B2B Content Marketing Mistakes
Now that we’ve looked at the essentials, let’s look at some common B2B content marketing Mistakes so that we may steer away from them. According to the research that involved over 5000 B2B purchase participants across 12 industries, the three mistakes that undermine a firm’s content marketing strategy are…
- Too much thought leadership in the content. Most marketers use their content strategy in B2B marketing scenarios to demonstrate their levels of expertise and “thought leadership” in their industry. While they may believe they are being perceived as “experts,” CEB research shows that simply representing a “smart perspective” has no significant impact on the decision making of the customers. Rather, it is good content that enlightens the customers about new developments in their industry and opens new ways of looking at their businesses. It should give them a compelling reason to consider a change and take an urgent action.

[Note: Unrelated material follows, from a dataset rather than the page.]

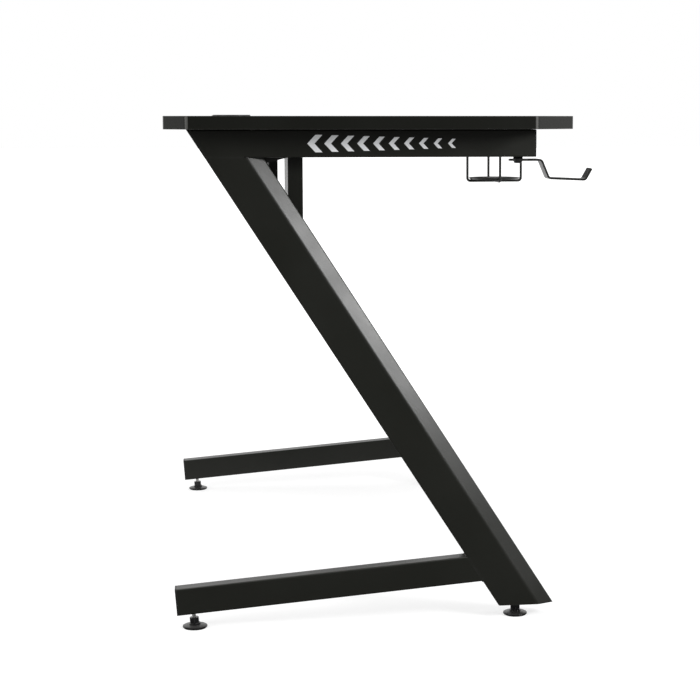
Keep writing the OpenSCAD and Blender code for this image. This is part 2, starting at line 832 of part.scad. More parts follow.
desktop_board();
edge_band();
desk_inserts();
desk_screws();
rail_pads();
grommet_sleeve();  // left_grommet_sleeve
right() grommet_sleeve();  // right_grommet_sleeve
grommet_cap();  // left_grommet_cap
right() grommet_cap();  // right_grommet_cap
left_top_rail();
right_top_rail();
rail_rear_plate();  // left_rail_rear_plate
right() rail_rear_plate();  // right_rail_rear_plate
rail_front_cap();  // left_rail_front_cap
right() rail_front_cap();  // right_rail_front_cap
diagonal_leg();  // left_diagonal_leg
right() diagonal_leg();  // right_diagonal_leg
leg_foot_plate();  // left_leg_foot_plate
right() leg_foot_plate();  // right_leg_foot_plate
base_bar();  // left_base_bar
right() base_bar();  // right_base_bar
bar_rear_cap();  // left_bar_rear_cap
right() bar_rear_cap();  // right_bar_rear_cap
chevrons();  // left_chevrons
right() chevrons();  // right_chevrons
corner_gussets();
crossbeam();
beam_bracket();  // left_beam_bracket
right() beam_bracket();  // right_beam_bracket
bracket_screws();
bracket_nuts();
beam_screws();
beam_nuts();
foot_nuts();
left_rear_foot_disc();
left_rear_foot_hex();
left_rear_foot_stud();
right() left_rear_foot_disc();  // right_rear_foot_disc
right() left_rear_foot_hex();  // right_rear_foot_hex
right() left_rear_foot_stud();  // right_rear_foot_stud
left_front_foot_disc();
left_front_foot_hex();
left_front_foot_stud();
right() left_front_foot_disc();  // right_front_foot_disc
right() left_front_foot_hex();  // right_front_foot_hex
right() left_front_foot_stud();  // right_front_foot_stud
cup_arm();
cup_basket();
cup_tray();
cup_screws();
hook_strip();
hook_screw();
hook_spacer();
accessory_nuts();
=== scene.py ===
# %% [markdown]
# # A gaming desk with Z-shaped steel frames
# The desk is seen from its left end. Every piece of it already exists as a solid at its true size, so this
# script dresses those solids: it rounds their edges, adds threads and weld beads, and gives each one a
# finish. The first cell loads the solids.

# %% Load the solids
import json
import math

import bpy
from mathutils import Matrix, Vector


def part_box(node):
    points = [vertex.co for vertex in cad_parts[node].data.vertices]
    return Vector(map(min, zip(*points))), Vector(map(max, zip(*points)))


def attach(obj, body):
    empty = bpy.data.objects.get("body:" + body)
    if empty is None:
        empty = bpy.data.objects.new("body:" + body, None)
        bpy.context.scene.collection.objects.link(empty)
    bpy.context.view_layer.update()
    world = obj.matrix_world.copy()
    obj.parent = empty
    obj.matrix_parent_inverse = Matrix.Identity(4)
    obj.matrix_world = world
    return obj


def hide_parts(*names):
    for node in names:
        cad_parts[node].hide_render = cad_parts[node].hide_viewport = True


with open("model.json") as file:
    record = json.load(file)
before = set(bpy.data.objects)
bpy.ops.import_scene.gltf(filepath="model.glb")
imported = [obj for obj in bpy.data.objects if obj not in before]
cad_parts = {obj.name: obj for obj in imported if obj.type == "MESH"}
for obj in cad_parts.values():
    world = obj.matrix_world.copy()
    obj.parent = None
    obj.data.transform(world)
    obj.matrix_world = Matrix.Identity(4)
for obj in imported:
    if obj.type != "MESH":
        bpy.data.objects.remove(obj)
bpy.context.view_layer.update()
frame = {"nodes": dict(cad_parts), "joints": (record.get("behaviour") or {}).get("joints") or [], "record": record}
nodes = frame["nodes"]
joints = {joint["name"]: joint for joint in frame["joints"]}
slots = {part["node"]: part["material_slot"] for part in frame["record"]["subparts"]}
body_of = {name: body for body, names in frame["record"]["behaviour"]["bodies"].items() for name in names}
MM = 0.001

# %% [markdown]
# ## Small helpers for shader nodes
# A material is a tree of nodes, and most of its lines would only create a node, set a number and draw a
# link. These helpers do that in one call each, so that the finishes below read like sentences.


# %% Node helpers
def feed(tree, value, socket):
    """Gives a socket a number, a colour of three numbers, or the output of another node."""
    if isinstance(value, (int, float)):
        socket.default_value = value
    elif isinstance(value, tuple):
        socket.default_value = (*value, 1)
    else:
        tree.links.new(value, socket)


def math_node(tree, operation, first, second=0.0, clamp=False):
    """A sum, product or other operation on two numbers or outputs."""
    node = tree.nodes.new("ShaderNodeMath")
    node.operation = operation
    node.use_clamp = clamp
    feed(tree, first, node.inputs[0])
    feed(tree, second, node.inputs[1])
    return node.outputs[0]


def ramp(tree, value, low, high, start=0.0, end=1.0, soft=False):
    """Maps low..high to start..end; a soft ramp eases in and out."""
    node = tree.nodes.new("ShaderNodeMapRange")
    if soft:
        node.interpolation_type = "SMOOTHSTEP"
    for socket, number in zip(("From Min", "From Max", "To Min", "To Max"), (low, high, start, end)):
        node.inputs[socket].default_value = number
    feed(tree, value, node.inputs["Value"])
    return node.outputs["Result"]


def mix_colors(tree, factor, first, second):
    """Goes from the first colour to the second as factor goes from 0 to 1."""
    color_a, color_b, color_out = 6, 7, 2
    node = tree.nodes.new("ShaderNodeMix")
    node.data_type = "RGBA"
    feed(tree, factor, node.inputs["Factor"])
    feed(tree, first, node.inputs[color_a])
    feed(tree, second, node.inputs[color_b])
    return node.outputs[color_out]


def noise(tree, where, scale, detail=2):
    """Soft noise; a larger scale gives smaller grains and more detail gives rougher ones."""
    node = tree.nodes.new("ShaderNodeTexNoise")
    node.inputs["Detail"].default_value = detail
    feed(tree, where, node.inputs["Vector"])
    feed(tree, scale, node.inputs["Scale"])
    return node.outputs["Fac"]


def relief(tree, height, strength, distance):
    """A normal that makes the surface look raised where height is large."""
    node = tree.nodes.new("ShaderNodeBump")
    node.inputs["Strength"].default_value = strength
    node.inputs["Distance"].default_value = distance
    feed(tree, height, node.inputs["Height"])
    return node.outputs[0]


def new_material(name):
    """A material, its tree, its shader and its Object coordinates."""
    material = bpy.data.materials.new(name)
    material.use_nodes = True
    tree = material.node_tree
    where = tree.nodes.new("ShaderNodeTexCoord").outputs["Object"]
    return material, tree, tree.nodes["Principled BSDF"], where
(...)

- Too much personalization of content. While there is a school of thought that personalization of content to suit each stakeholder of your purchase group is the way of the future, this strategy has been shown to backfire, especially with multiple stakeholders having a say in the purchase decision. In fact, trying to personalize content for each member usually impacts the likelihood of a higher quality sale — and this is because diverse stakeholders have different priorities and look at solutions from their perspective. This leads to them opting for a “lower price” solution than what would be ideal for their business. So an effective content strategy should focus on a broader vision and offer a more collective solution that point in your direction.

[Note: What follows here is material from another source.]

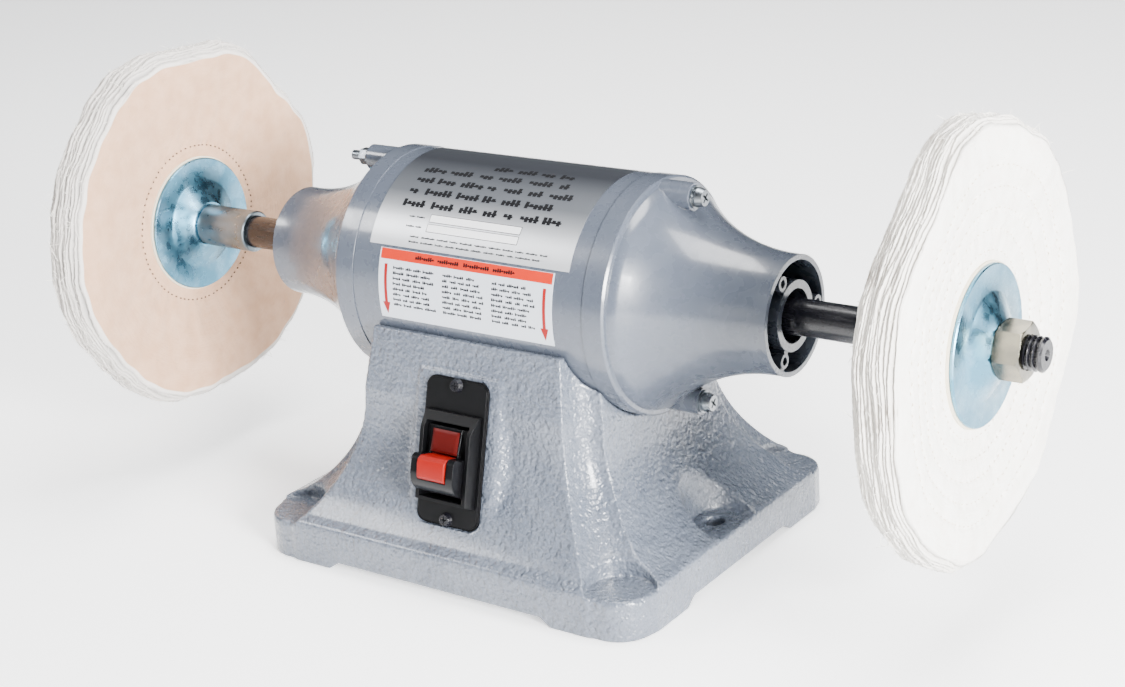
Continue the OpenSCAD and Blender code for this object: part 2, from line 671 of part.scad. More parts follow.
module switch_housing() color(black_plastic) {
  opening = rocker_half_w + run_gap;
  low = rocker_low - 2.5;
  high = rocker_high + 2;
  on_panel() difference() {
    union() {
      box_between([-body_half_w, body_low, -body_depth], [body_half_w, body_high, plate_t + 1]);
      translate([0, 0, plate_t]) hull() {
        translate([-body_half_w - bezel_over, body_low - bezel_over, 0])
          cube([2 * (body_half_w + bezel_over), body_high - body_low + 2 * bezel_over, 2]);
        translate([-body_half_w, body_low, 0])
          cube([2 * body_half_w, body_high - body_low - 7, bezel_h]);
      }
    }
    box_between([-opening, low, -pocket_depth], [opening, high, bezel_h + plate_t + cut]);
    translate([-body_half_w + 0.8, pivot_y, pivot_z]) rotate([0, 90, 0])
      cylinder(h = 2 * body_half_w - 1.6, r = pivot_r + pivot_gap);
    for (side = [-1, 1]) translate([side * lead_x, tab_mid, -body_depth]) cube([0.9, 6.2, 4], center = true);
  }
}

// outline of the rocker seen along its pivot, in panel coordinates
module rocker_outline() {
  polygon(concat(
    [[rocker_high, 6.4], [rocker_high - 5, 7.2], [-0.4, 8.6], [-0.4, 15.4], [-2.2, 17], [-9, 17.2]],
    [for (i = [0 : 8]) let (a = 90 + 90 * i / 8) [-9.6 + 10.4 * cos(a), 6.2 + 11 * sin(a)]],
    [[rocker_low, 4]],
    [for (i = [0 : 8]) let (a = 200 + 130 * i / 8) [pivot_y + 14.6 * cos(a), pivot_z + 7 * sin(a)]],
    [[rocker_high, 1.5]]));
}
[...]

- Content that doesn’t allow you to gauge purchase process. Marketers use content toward engaging customers and encouraging a purchase from them. However, very often, when they see some engagement with their content, they assume that there is an interest and consider such interaction as a step in the right direction — “the purchase progress path.” And as a result, they pass on the opportunity to the sales team to no avail. Instead, it will be better to design content that can plot the levels and timing of engagement on the purchase path. This can be done by including questions that are most likely to be asked by customers along each step and then create marketing content that answers each question along the way.
These above mistakes are quite common. It is time that we take heed and break away from standardized content that seems to focus on thought leadership, personalization, and consumption metrics and that may not give you the results you seek.
So looking back at what we discovered, the ideal content marketing strategy should enlist the help of Kipling’s six serving men to set up a simple yet smart foundation for developing your content, and then consciously steer away from some common mistakes made by content marketers today.
Content marketing in today’s world is not only about creating a mechanized funnel to drive business in, but also creating opportunities to add knowledgeable insights while encouraging and urging your customers to walk down your revenue path with an eventual purchase or sale.